Wednesday, July 07, 2010

Eski moda

“Yaşam peşinde koşuyoruz muhafazakarca; muhafazakarlığın bir yaşam biçimi değil, bir ölüm biçimi olduğu gün gibi açıkken,” yazmış Ozan Yaşadığımız Zamanlarda.

Bense Yanlış Dala Tutunmak’ta yazmıştım: “Her şey kutsallığını kaybetse, tüm dinlerin, ideolojilerin yalanlığı kanıtlanmış olsa, tek tutunacak dalımız sevgi, arkadaşlık, aile. Ama sevgi için kapı paspası olmanın da lüzumu yok.”

Sonra Radikal’de bir kızın yazısını okuyordum bir ara. Ailesiyle fazla “yüz göz olmamayı” öğrendiğinden beri özgürleştiğini yazıyordu. Haklı. Aile muhafazakarlığın en büyük kalesi değil midir?

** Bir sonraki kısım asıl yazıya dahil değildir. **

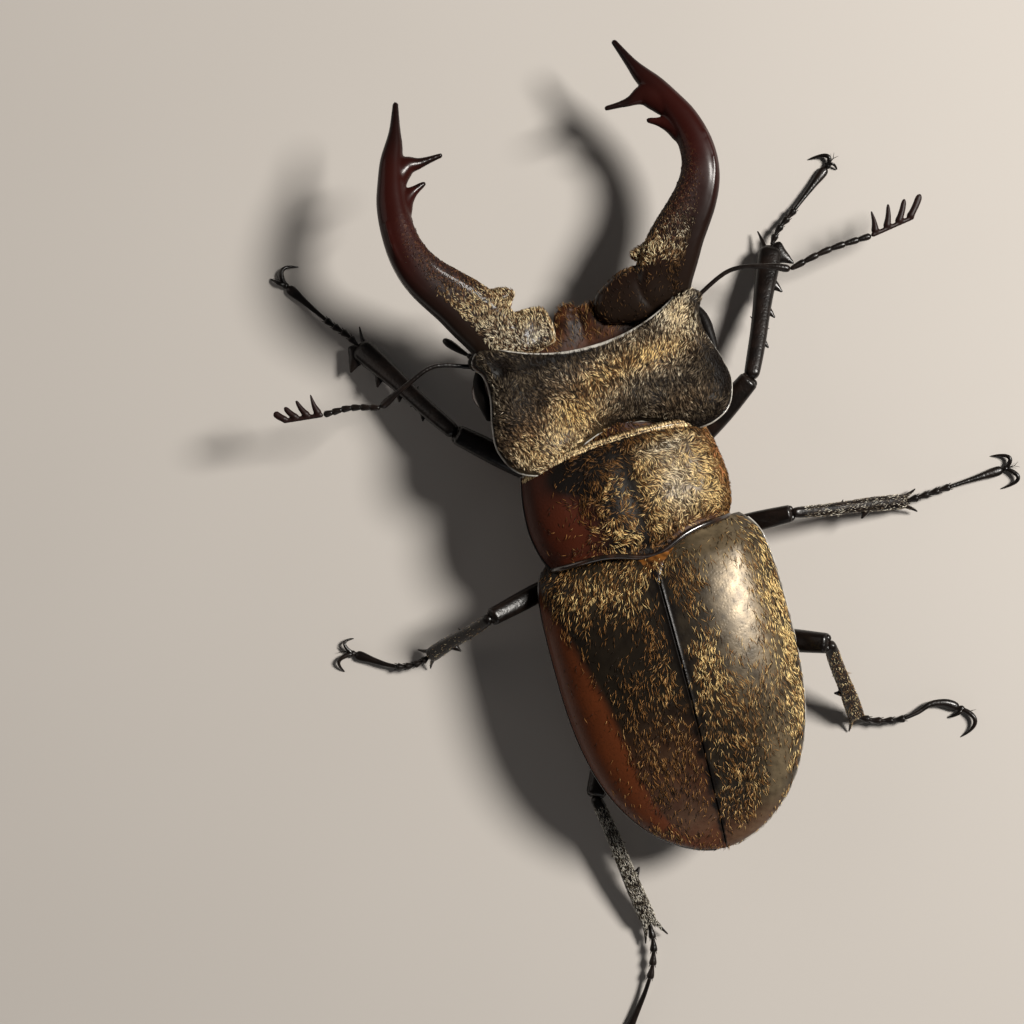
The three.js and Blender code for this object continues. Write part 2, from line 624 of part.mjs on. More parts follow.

Dinlerin, ideolojilerin, neyin doğru, neyin yanlış, neyin nasıl olması gerektiğine dair yargıların, mevcut düzen her neyse, onun sonsuza kadar yaşayabileceği bol ışıklı, ılık bir sera gibi: Sevgi, onaylanmanın, uyuşmanın verdiği sıcaklık, fedakarlık, alışkanlık, tanıdıklık, özlem, borçluluk, sorumluluk, cehalet ve biraz başkalaştığımızda, başka olmaya cesaret ettiğimizde yakamızı bırakmayan suçluluk. Çünkü ailemiz çok fedakarlık yapmıştır, onca fedakarlığın karşılığı bu mu olacaktır? Şöyle onların içini rahat ettirecek, eşlerine dostlarına gururla, hiç olmazsa rahatlıkla anlatabilecekleri bir düzen kuruversek ya? Çok uzaklaşmayalım onların limanından, yüzlerine vurmayalım. Sonra üzülürler, alınırlar. Biz de o kaleye kapanalım, o kaleyi koruyalım. Kim hangi cüretle bizim inançlarımıza, geleneklerimize laf edecekmiş?

Çünkü kuru laf geçmez o kalenin kalın, bal peteği gibi örülmüş çeperlerinden. Dinlemeyiz. Dinleyip, anlayıp, hak bile versek, çoğu kez bir şey değişmez.

Amerikan dizilerini izleyenler bilir oysa: “Arkadaşlar”ın aileleri yoktur meydanda. Arkadaşlar büyük şehirlerde, başka arkadaşlarla yaşamaktadırlar. Kendilerini ne bir yere, birilerine bağlı, ne borçlu, ne suçlu hissederler. İstedikleri yere gider, oralarda çalışırlar. Aileler hikayeye dahil oluyorsa, mutlaka görülecek bir hesap vardır; çünkü küresel dünyada ayak bağıdır aile.

Tamam da, hayatlarını “aile”ye ya da bir yere göre yaşamıyorlar, ayaklarına dolanan hiç bir şey yok diye pek bir özgür, benzersiz mi onlar? Her sabah işlerine uygun şeyler giyiyor, ofislerine gidiyor, işlerini yapıyor, aynı gazeteleri okuyor, akşamları aynı konserlere, aynı oyunlara, haftasonları aynı şehirlere gidiyorlar. Hayat onları büyük sınavlara sokmuyor, bir şey için savaşmıyorlar, kendi üstlerine gitmiyorlar hiç, suçlamıyorlar kendilerini inançlarına göre yaşayamamakla. Okudukları kitaplar, izledikleri filmler gibi bir şeyler yaratmayı umut ediyorlar günün birinde. Belki de etmiyorlar, memnunlar hayatlarından.

Belki bir benim memnun olmayan, eski moda.